Excerpt from a dataset:
▼

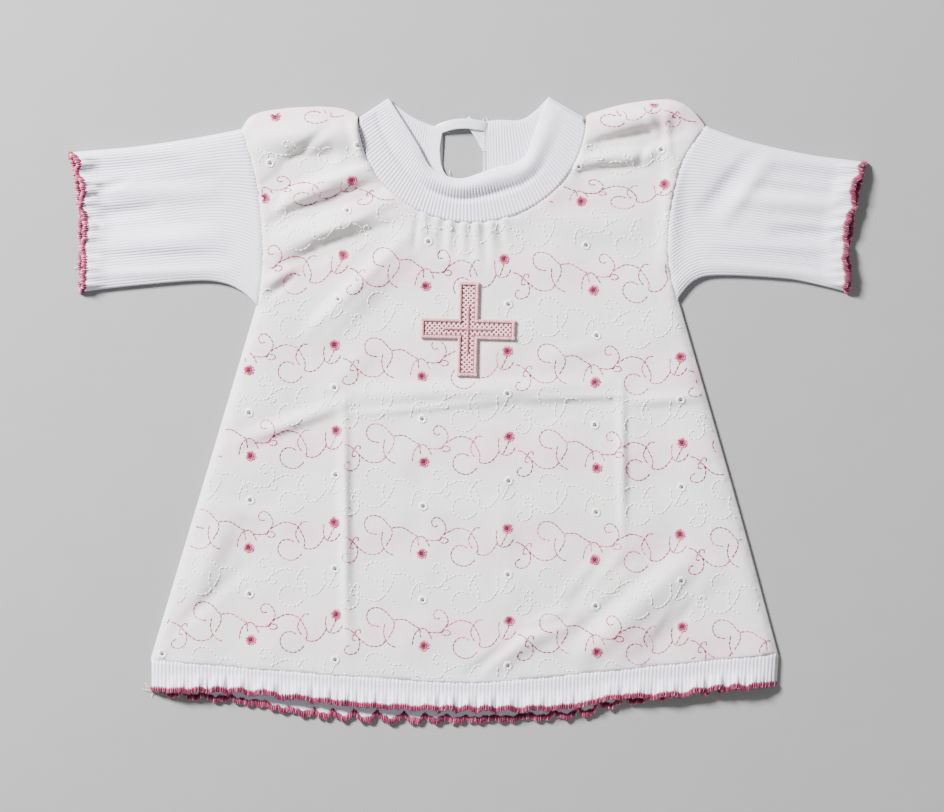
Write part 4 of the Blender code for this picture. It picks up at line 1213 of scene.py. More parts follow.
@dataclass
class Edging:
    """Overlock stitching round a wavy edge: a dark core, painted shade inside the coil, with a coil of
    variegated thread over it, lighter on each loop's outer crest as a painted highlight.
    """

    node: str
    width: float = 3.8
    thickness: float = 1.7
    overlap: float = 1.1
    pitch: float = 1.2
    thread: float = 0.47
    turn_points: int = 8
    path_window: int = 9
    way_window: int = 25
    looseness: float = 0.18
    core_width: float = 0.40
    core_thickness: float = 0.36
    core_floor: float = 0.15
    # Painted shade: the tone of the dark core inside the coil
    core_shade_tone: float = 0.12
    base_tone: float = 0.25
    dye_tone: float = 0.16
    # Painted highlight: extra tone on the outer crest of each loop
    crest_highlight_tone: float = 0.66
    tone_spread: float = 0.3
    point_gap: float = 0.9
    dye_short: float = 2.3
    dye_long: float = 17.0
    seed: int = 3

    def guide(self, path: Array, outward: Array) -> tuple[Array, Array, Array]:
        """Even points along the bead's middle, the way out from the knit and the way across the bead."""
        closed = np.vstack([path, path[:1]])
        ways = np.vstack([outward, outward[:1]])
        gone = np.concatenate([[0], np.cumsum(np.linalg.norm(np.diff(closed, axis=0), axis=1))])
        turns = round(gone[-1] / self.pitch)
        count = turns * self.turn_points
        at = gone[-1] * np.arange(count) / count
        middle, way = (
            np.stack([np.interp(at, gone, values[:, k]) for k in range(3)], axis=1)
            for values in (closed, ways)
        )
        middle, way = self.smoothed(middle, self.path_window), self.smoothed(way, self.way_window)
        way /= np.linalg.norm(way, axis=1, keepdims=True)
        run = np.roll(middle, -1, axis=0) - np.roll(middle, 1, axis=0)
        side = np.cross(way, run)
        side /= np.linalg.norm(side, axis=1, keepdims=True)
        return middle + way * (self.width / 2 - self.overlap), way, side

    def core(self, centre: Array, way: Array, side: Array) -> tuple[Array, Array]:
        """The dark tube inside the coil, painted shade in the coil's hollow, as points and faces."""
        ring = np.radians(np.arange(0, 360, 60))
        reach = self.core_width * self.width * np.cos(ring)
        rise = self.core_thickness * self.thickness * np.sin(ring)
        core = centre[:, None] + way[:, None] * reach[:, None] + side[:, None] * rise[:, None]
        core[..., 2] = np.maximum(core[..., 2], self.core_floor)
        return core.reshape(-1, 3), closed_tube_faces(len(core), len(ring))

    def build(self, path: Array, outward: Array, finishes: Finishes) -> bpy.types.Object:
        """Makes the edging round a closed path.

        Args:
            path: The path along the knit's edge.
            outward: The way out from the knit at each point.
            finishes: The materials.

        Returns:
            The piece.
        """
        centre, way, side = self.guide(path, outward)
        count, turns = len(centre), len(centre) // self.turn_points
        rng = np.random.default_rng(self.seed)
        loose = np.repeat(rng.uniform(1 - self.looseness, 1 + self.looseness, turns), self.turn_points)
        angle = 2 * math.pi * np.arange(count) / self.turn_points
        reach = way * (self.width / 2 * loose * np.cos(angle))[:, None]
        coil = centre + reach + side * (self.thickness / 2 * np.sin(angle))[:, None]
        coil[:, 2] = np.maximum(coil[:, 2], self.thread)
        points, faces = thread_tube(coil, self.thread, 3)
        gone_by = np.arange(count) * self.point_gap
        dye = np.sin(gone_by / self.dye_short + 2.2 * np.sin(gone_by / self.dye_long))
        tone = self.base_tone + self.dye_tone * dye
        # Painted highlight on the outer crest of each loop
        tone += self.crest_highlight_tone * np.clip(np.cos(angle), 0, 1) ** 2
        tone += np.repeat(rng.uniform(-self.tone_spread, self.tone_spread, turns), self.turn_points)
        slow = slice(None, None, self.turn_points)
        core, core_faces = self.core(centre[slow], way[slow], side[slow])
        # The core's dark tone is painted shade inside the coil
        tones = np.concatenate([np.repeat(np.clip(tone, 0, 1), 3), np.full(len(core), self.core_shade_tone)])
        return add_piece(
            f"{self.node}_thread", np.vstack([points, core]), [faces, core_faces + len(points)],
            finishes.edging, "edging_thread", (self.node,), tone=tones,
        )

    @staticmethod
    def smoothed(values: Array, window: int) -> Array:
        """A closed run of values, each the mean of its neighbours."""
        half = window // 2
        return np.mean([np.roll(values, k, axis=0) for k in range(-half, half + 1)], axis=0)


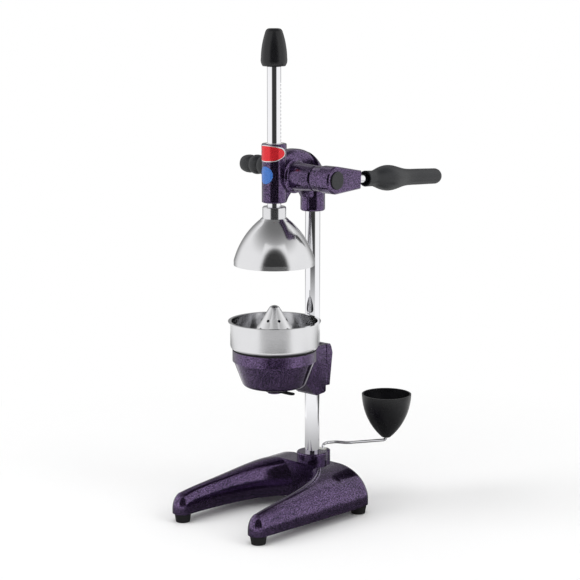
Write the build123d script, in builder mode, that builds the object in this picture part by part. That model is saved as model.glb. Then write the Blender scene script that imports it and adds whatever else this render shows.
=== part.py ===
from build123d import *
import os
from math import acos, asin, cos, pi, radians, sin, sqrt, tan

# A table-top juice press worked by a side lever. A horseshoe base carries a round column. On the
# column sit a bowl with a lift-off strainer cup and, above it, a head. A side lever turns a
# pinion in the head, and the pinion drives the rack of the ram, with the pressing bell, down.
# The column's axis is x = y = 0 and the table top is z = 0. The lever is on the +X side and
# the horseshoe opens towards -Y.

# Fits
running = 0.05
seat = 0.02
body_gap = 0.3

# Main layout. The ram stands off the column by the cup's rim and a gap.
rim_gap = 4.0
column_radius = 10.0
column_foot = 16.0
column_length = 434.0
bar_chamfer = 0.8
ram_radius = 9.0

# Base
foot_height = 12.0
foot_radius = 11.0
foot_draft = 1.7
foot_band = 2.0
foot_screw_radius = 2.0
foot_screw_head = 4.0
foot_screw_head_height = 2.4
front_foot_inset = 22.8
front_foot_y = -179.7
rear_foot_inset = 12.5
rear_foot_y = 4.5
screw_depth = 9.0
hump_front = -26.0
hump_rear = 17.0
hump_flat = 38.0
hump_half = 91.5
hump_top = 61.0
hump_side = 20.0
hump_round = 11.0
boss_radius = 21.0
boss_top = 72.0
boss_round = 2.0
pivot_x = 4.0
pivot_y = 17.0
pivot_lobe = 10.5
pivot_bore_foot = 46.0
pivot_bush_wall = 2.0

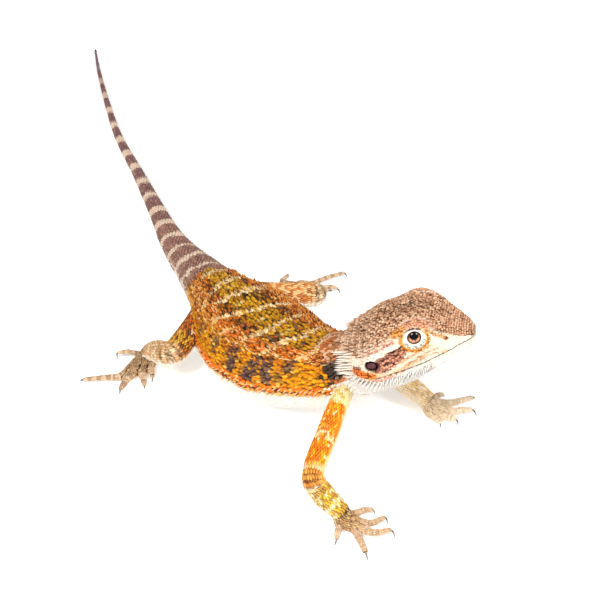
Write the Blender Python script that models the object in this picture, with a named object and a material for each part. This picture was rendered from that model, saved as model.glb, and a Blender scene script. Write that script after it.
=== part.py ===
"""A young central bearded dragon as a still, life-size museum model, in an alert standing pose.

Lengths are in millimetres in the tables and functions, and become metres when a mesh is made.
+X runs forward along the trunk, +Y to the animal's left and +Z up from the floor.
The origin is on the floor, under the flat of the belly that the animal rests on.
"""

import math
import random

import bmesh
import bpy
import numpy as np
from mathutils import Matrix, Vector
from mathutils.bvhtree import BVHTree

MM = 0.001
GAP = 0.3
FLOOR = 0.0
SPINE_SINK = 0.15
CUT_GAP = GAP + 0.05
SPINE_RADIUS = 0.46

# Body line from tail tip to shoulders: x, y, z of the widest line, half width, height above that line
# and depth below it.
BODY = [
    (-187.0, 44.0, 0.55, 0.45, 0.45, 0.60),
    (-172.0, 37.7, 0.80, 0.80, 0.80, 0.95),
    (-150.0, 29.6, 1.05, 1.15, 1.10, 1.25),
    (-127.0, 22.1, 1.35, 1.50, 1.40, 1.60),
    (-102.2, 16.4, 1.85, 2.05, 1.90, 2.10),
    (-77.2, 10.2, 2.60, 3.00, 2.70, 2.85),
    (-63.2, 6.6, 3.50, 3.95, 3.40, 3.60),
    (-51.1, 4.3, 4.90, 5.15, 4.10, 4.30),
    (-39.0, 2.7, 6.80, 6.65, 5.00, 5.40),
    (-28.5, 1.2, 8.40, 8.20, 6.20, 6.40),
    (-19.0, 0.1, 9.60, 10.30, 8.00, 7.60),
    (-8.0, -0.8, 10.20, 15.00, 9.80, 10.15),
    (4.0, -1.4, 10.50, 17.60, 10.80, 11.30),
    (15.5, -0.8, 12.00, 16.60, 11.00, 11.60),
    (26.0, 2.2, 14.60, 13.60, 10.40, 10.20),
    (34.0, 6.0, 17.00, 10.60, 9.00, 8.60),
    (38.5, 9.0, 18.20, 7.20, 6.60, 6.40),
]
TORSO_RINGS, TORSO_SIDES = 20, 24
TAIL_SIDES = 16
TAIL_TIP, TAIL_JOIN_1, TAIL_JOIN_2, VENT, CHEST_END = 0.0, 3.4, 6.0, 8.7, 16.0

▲

■ What needs to be done
Print the lines above, unchanged, from the start of the records to the line with "seed: int = 3", including that final line.

■ Output
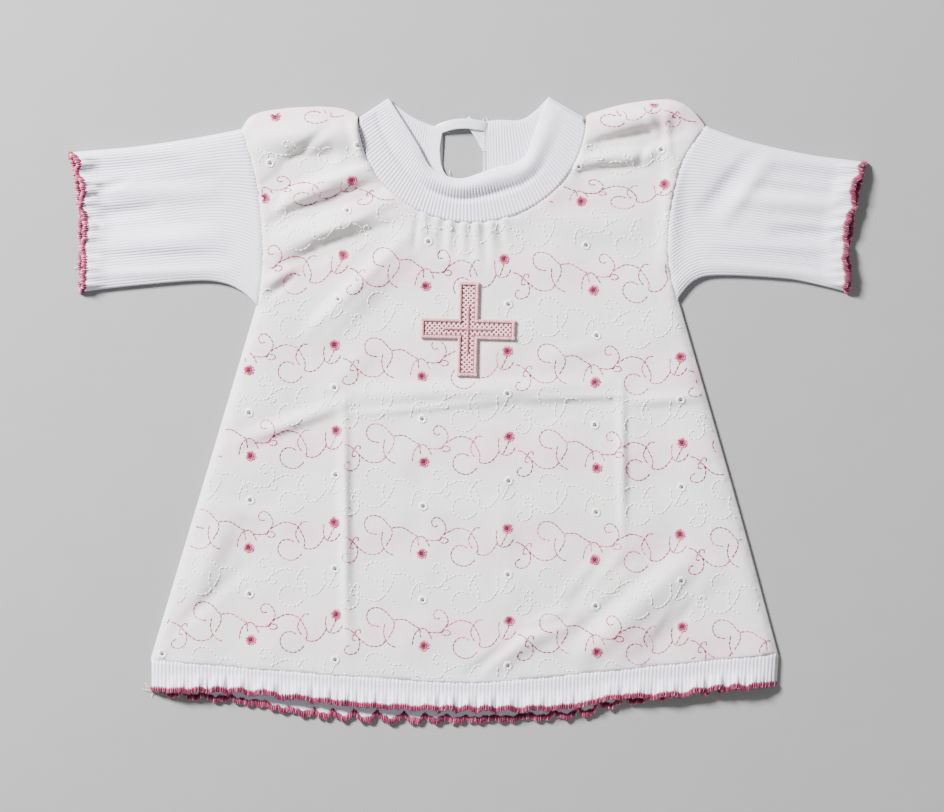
Write part 4 of the Blender code for this picture. It picks up at line 1213 of scene.py. More parts follow.
@dataclass
class Edging:
    """Overlock stitching round a wavy edge: a dark core, painted shade inside the coil, with a coil of
    variegated thread over it, lighter on each loop's outer crest as a painted highlight.
    """

    node: str
    width: float = 3.8
    thickness: float = 1.7
    overlap: float = 1.1
    pitch: float = 1.2
    thread: float = 0.47
    turn_points: int = 8
    path_window: int = 9
    way_window: int = 25
    looseness: float = 0.18
    core_width: float = 0.40
    core_thickness: float = 0.36
    core_floor: float = 0.15
    # Painted shade: the tone of the dark core inside the coil
    core_shade_tone: float = 0.12
    base_tone: float = 0.25
    dye_tone: float = 0.16
    # Painted highlight: extra tone on the outer crest of each loop
    crest_highlight_tone: float = 0.66
    tone_spread: float = 0.3
    point_gap: float = 0.9
    dye_short: float = 2.3
    dye_long: float = 17.0
    seed: int = 3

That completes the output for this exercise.